Hartmut Kristen: O aumento da eficiência é uma grande tarefa. Claro que não será possível adotar os componentes 1:1 para os carros de série, mas aplicar os conhecimentos mais importantes. Por exemplo, como produzir pressão contra o solo em carros similares aos de série. O grande desafio nesse caso é conseguir o máximo de pressão contra o solo possível sem aumentar a resistência ao ar. É a mesma tarefa que temos com os nossos carros esporte. E aqui dá para ver claramente a semelhança das partes dianteiras dos carros.

Porsche e Porsche – duas corridas em uma

O mesmo campeonato mundial, a mesma linha de raciocínio, o mesmo objetivo, mas estratégias diferentes: Fritz Enzinger e Hartmut Kristen são os chefes das duas equipes de fábrica da Porsche no campeonato mundial de carros esporte. As regras são diferentes para o 919 Hybrid na classe LMP1 e para o 911 RSR na categoria GT. Além do mais, o 919 Hybrid será muito mais rápido e vai dar mais voltas do que o 911 RSR. Cada equipe disputa sua própria corrida.

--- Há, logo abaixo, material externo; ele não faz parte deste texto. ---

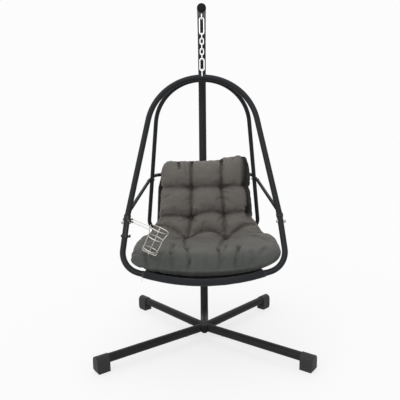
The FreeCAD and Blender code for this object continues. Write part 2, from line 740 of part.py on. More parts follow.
# The cushion's cross-sections from its front edge, down into the seat and up the
# back. Each row: y and z of the underside, tilt of its normal from upright, half
# width, rise of the underside at the edge, thickness, depth of the two creases.
CUSHION_STATIONS = [
    (-452, 538, 18, 318, 36, 34, 2), (-436, 526, 12, 352, 54, 58, 6),
    (-400, 510, 6, 388, 60, 84, 9), (-330, 492, 3, 410, 66, 112, 12),
    (-230, 474, 1, 420, 74, 130, 13), (-120, 468, -2, 420, 80, 138, 14),
    (-40, 474, 8, 412, 78, 128, 18), (30, 502, 26, 402, 72, 110, 30),
    (86, 548, 46, 388, 58, 112, 15), (122, 614, 66, 356, 42, 102, 15),
    (138, 690, 80, 322, 28, 100, 15), (145, 738, 83, 298, 18, 78, 26),
    (154, 826, 83, 286, 14, 98, 15), (160, 890, 84, 284, 11, 96, 14),
    (164, 929, 84, 268, 9, 76, 25), (169, 1000, 84, 280, 7, 98, 14),
    (173, 1056, 84, 276, 5, 90, 12), (176, 1086, 84, 258, 4, 64, 7),
    (178, 1098, 84, 236, 3, 36, 3)]

# The sling lies under the cushion's rows from the third, and its ends are stitched
# to the sleeves. Each end row: y, z, tilt, half width, rise at the edge.
SLING_FRONT = (-464, 488, 4, 322, 46)
SLING_REAR = (189, 1002, 84, 266, 3)
FIRST_SHARED_ROW = 3
LAST_SHARED_ROW = 15
SLING_TAPER = 0.043


def sling_section(y, z, tilt, half_width, rise):
    base, normal = station_frame(y, z, tilt)
    low = [section_point(base, normal, -half_width, rise),
           section_point(base, normal, 0, 0),
           section_point(base, normal, half_width, rise)]
    top = [point + normal * SLING_THICKNESS for point in low]
    edges = [arc_through(low), Part.LineSegment(low[2], top[2]).toShape(),
             arc_through(top[::-1]), Part.LineSegment(top[0], low[0]).toShape()]
    return Part.Wire(edges)


def sling_stations():
    """The sling's rows: its two ends, and between them rows under the cushion."""
    rows = [SLING_FRONT]
    run = 0
    before = CUSHION_STATIONS[FIRST_SHARED_ROW]
    for row in CUSHION_STATIONS[FIRST_SHARED_ROW:LAST_SHARED_ROW]:
        y, z, tilt, cushion_half, rise = row[:5]
        run += math.hypot(y - before[0], z - before[1])
        before = row
        half_width = SLING_FRONT[3] - SLING_TAPER * run
        base, normal = station_frame(y, z, tilt)
        base = base - normal * (SLING_GAP + SLING_THICKNESS)
        rows.append((base.y, base.z, tilt, half_width, rise * (half_width / cushion_half) ** 2))
    return rows + [SLING_REAR]


def clipped(core, half_width):
    """The middle of a bar that runs across, as a solid."""
    box = core.BoundBox
    low = Vector(-half_width, box.YMin - 1, box.ZMin - 1)
    block = Part.makeBox(2 * half_width, box.YLength + 2, box.ZLength + 2, low)
    return core.common(block)


def make_sling(parts):
    """The fabric seat with a sleeve round the bow and one round the back rail."""
    sheet = Part.makeLoft([sling_section(*row) for row in sling_stations()], True, True)
    rail_core = swept(rail_points(), [RAIL_CORNER_RADIUS] * 2, RAIL_D / 2)
    front = clipped(bow_bar(SLEEVE_D / 2), SLEEVE_HALF_WIDTH)
    rear = clipped(swept(rail_points()[1:3], [], RAIL_SLEEVE_D / 2), RAIL_SLEEVE_HALF_WIDTH)
    sling = fused([sheet, front, rear]).cut(bow_bar(ARCH_D / 2)).cut(rail_core)
    parts["sling"] = max(sling.Solids, key=lambda solid: solid.Volume)


def cushion_section(y, z, tilt, half_width, rise, thickness, crease):
    """A section with three pillows on top, two creases and drawn-in sides."""
    base, normal = station_frame(y, z, tilt)
    base = base + X_AXIS * CUSHION_X
    edge = half_width - 0.30 * thickness
    crease_x = half_width * CREASE_SHARE

    def at(across, height):
        sag = rise * ((across + CUSHION_X) / half_width) ** 2
        return section_point(base, normal, across, height + sag)

    right_low, right_high = at(edge, 0), at(edge, thickness * 0.80)
    left_low, left_high = at(-edge, 0), at(-edge, thickness * 0.80)
    right_crease = at(crease_x, thickness - crease)
    left_crease = at(-crease_x, thickness - crease)
    outer_x = (edge + crease_x) / 2
    edges = [arc_through([left_low, at(0, 0), right_low]),
             arc_through([right_low, at(half_width, thickness * 0.4), right_high]),
             arc_through([right_high, at(outer_x, thickness), right_crease]),
             arc_through([right_crease, at(0, thickness + 1), left_crease]),
             arc_through([left_crease, at(-outer_x, thickness), left_high]),
             arc_through([left_high, at(-half_width, thickness * 0.4), left_low])]
    return Part.Wire(edges)


def make_cushion(parts):
    sections = [cushion_section(*station) for station in CUSHION_STATIONS]
    parts["cushion"] = Part.makeLoft(sections, True, True)


# Cup holder

def holder_axis():
    """The joint and the upward direction of the left side tube of the bow."""
    joint, down = bow_side(-1)
    return joint, down * -1


def clamp_ring(distance, height, outer_d):
    joint, up = holder_axis()
    low = joint - up * (distance + height / 2)
    high = joint - up * (distance - height / 2)
    return rod(low, high, outer_d / 2).cut(rod(low, high, ARCH_D / 2 + FIT_GAP))


def cup_point(across, drop):
    """A place in the tilted cup's middle plane, from the centre of its rim."""
    return CUP_CENTRE + Vector(across * cosine(CUP_TILT) - drop * sine(CUP_TILT), 0,
                               -across * sine(CUP_TILT) - drop * cosine(CUP_TILT))


def arm_end(drop):
    """A place on the flared part of the nearest upright, just short of its middle."""
    inward = (CUP_RIM_RADIUS - CUP_RADIUS) * drop / CUP_FLARE
    return cup_point(inward - CUP_RIM_RADIUS - WIRE_END_GAP, drop)


def wire_cup():
    """A flared rim, two rings outside four uprights that meet below, all tilted."""
    wire = HOLDER_WIRE / 2
    foot = CUP_RADIUS * 0.94
    cup = [Part.makeTorus(CUP_RIM_RADIUS, wire, Vector(0, 0, WIRE_END_GAP))]
    for drop in CUP_RING_DROPS:
        share = (drop - CUP_FLARE) / (CUP_HEIGHT - CUP_FLARE)
        radius = CUP_RADIUS + (foot - CUP_RADIUS) * share + HOLDER_WIRE * 0.6
        cup.append(Part.makeTorus(radius, wire, Vector(0, 0, -drop)))
    half = [Vector(-CUP_RIM_RADIUS, 0, 0), Vector(-CUP_RADIUS, 0, -CUP_FLARE),
            Vector(-foot, 0, -CUP_HEIGHT)]
    points = half + [Vector(-point.x, 0, point.z) for point in reversed(half)]
    radii = [CUP_FLARE / 2, CUP_CORNER_RADIUS, CUP_CORNER_RADIUS, CUP_FLARE / 2]
    cup = [turned(ring, 45, Z_AXIS) for ring in cup]
    for spin in (0, 90):
        cup.append(turned(swept(points, radii, wire), spin, Z_AXIS))
    return turned(fused(cup), CUP_TILT, Y_AXIS).translated(CUP_CENTRE)


def make_cup_holder(parts):
    """A wire cup on two arms, from a sleeved upright that two clamps hold to the tube.

    The lower arm starts at the upright, and the upper arm bends down into it.
    """
    joint, up = holder_axis()
    radial = unit(X_AXIS * 0.35 + unit(up.cross(X_AXIS * -1)))
    wire = HOLDER_WIRE / 2
    overhang = 9.0
    sleeve_start = 6.5
    upper = joint - up * UPPER_CLAMP_AT
    lower = joint - up * LOWER_CLAMP_AT
    upright_offset = radial * (CLAMP_D / 2 + wire - 1.0)
    foot = lower + upright_offset - up * overhang
    head = upper + upright_offset + up * overhang
    upright = rod(foot, head, wire)
    cover = rod(foot + up, head - up, wire + ARM_SLEEVE_WALL)

    high_start = upper + upright_offset + up * (ARM_SPREAD / 2)
    low_start = high_start - up * ARM_SPREAD
    high_end = arm_end(HOLDER_WIRE)
    low_end = arm_end(HOLDER_WIRE + ARM_SPREAD)
    heading = unit(high_end - high_start)
    low_start = low_start + heading * WIRE_END_GAP
    bend = [low_start + heading * ARM_BEND_AT + up * WIRE_END_GAP,
            high_start + heading * (ARM_BEND_AT + WIRE_END_GAP), high_end]
    arms = fused([rod(low_start, low_end, wire), swept(bend, [ARM_BEND_RADIUS], wire)])
    sleeve_radius = wire + ARM_SLEEVE_WALL
    hook = bend[:2] + [bend[1] + heading * (ARM_SLEEVE_LENGTH - ARM_BEND_AT / 2)]
    straight = [low_start + heading * sleeve_start, low_start + heading * (ARM_SLEEVE_LENGTH + 12)]
    sleeve = fused([swept(hook, [ARM_BEND_RADIUS], sleeve_radius),
                    rod(straight[0], straight[1], sleeve_radius)])
    clamps = clamp_solid(UPPER_CLAMP_AT).fuse(clamp_solid(LOWER_CLAMP_AT))
    cover = cover.cut(upright).cut(clamps).cut(arms).cut(sleeve)
    sleeves = sleeve.cut(arms).cut(clamps).cut(upright).Solids + cover.Solids
    frame = fused([upright, wire_cup(), arms])
    parts["cup_holder_frame"] = frame
    parts["cup_holder_sleeves"] = Part.makeCompound(sleeves)
    for name, distance in [("upper", UPPER_CLAMP_AT), ("lower", LOWER_CLAMP_AT)]:
        parts["holder_clamp_" + name] = clamp_ring(distance, CLAMP_HEIGHT, CLAMP_D).cut(frame)
    neck = lower + X_AXIS * (CLAMP_D / 2 - 0.5)
    grip = neck + X_AXIS * KNOB_NECK
    knob = fused([rod(neck, grip, KNOB_D / 5), rod(grip, grip + X_AXIS * KNOB_LENGTH, KNOB_D / 2)])
    parts["holder_clamp_knob"] = knob.cut(clamp_solid(LOWER_CLAMP_AT))


def clamp_solid(distance):
    joint, up = holder_axis()
    low = joint - up * (distance + CLAMP_HEIGHT / 2)
    high = joint - up * (distance - CLAMP_HEIGHT / 2)
    return rod(low, high, CLAMP_D / 2)


def main():
    parts = {}
    make_mast(parts)
    make_base(parts)
    make_hanger(parts)
    make_front_hoop(parts)
    make_rear_hoop(parts)
    make_braces(parts)
    make_back_rail(parts)
    make_apex(parts)
    make_sling(parts)
    make_cushion(parts)
    make_cup_holder(parts)
    os.makedirs("parts", exist_ok=True)
    for name, shape in parts.items():
        state = "" if shape.isValid() else " INVALID"
        print(name, len(shape.Solids), round(shape.Volume / 1000, 2), state)
        shape.exportStep("parts/" + name + ".step")


main()
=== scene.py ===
"""The looks of the hanging egg chair: view, light, finishes, cushion and sling.

Metres. The open front faces -Y, +Z is up and z = 0 is the floor. Left is -X.
"""
import json
import math

import bpy
import numpy as np
from mathutils import Matrix, Vector, noise


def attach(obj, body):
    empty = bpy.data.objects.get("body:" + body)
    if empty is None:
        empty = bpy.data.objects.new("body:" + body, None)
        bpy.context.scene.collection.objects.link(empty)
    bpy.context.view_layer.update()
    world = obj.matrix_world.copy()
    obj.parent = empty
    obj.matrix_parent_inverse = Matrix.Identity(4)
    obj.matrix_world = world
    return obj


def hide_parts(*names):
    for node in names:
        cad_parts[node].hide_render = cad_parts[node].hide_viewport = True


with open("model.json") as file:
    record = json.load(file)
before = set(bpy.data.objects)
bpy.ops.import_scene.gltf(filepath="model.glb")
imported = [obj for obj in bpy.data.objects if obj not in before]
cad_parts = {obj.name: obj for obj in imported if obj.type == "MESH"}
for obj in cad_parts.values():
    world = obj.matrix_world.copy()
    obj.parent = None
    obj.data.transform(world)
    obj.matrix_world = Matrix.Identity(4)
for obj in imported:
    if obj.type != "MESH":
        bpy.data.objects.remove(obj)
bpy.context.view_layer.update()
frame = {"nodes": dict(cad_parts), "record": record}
nodes = frame["nodes"]

# View
PHOTO_SIDE = 400.0
FOCAL_PIXELS = 474.0
SENSOR_WIDTH = 36.0
CAMERA_AT = Vector((0.0, -2.874, 1.300))
CAMERA_PITCH = 8.5
CAMERA_YAW = 0.4
CAMERA_ROLL = -0.6

# Room and light
FLOOR_REACH = 60.0
FLOOR_GREY = 0.15
FLOOR_GLOW = 0.715
WORLD_STRENGTH = 0.975
SUN_DISTANCE = 5.0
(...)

A equipe RSR de Hartmut Kristen tem uma vantagem enorme em relação à equipe recém-formada de Fritz Enzinger. É incomum um fabricante participar da competição com duas equipes de fábrica em categorias diferentes. Às vezes, a troca de informações pode ser útil. O mais importante, porém, é concentrar-se nos próprios procedimentos e evitar que uma equipe atrapalhe a outra sem querer. Por isso, as duas equipes de fábrica optaram por não ficar uma ao lado da outra nos boxes.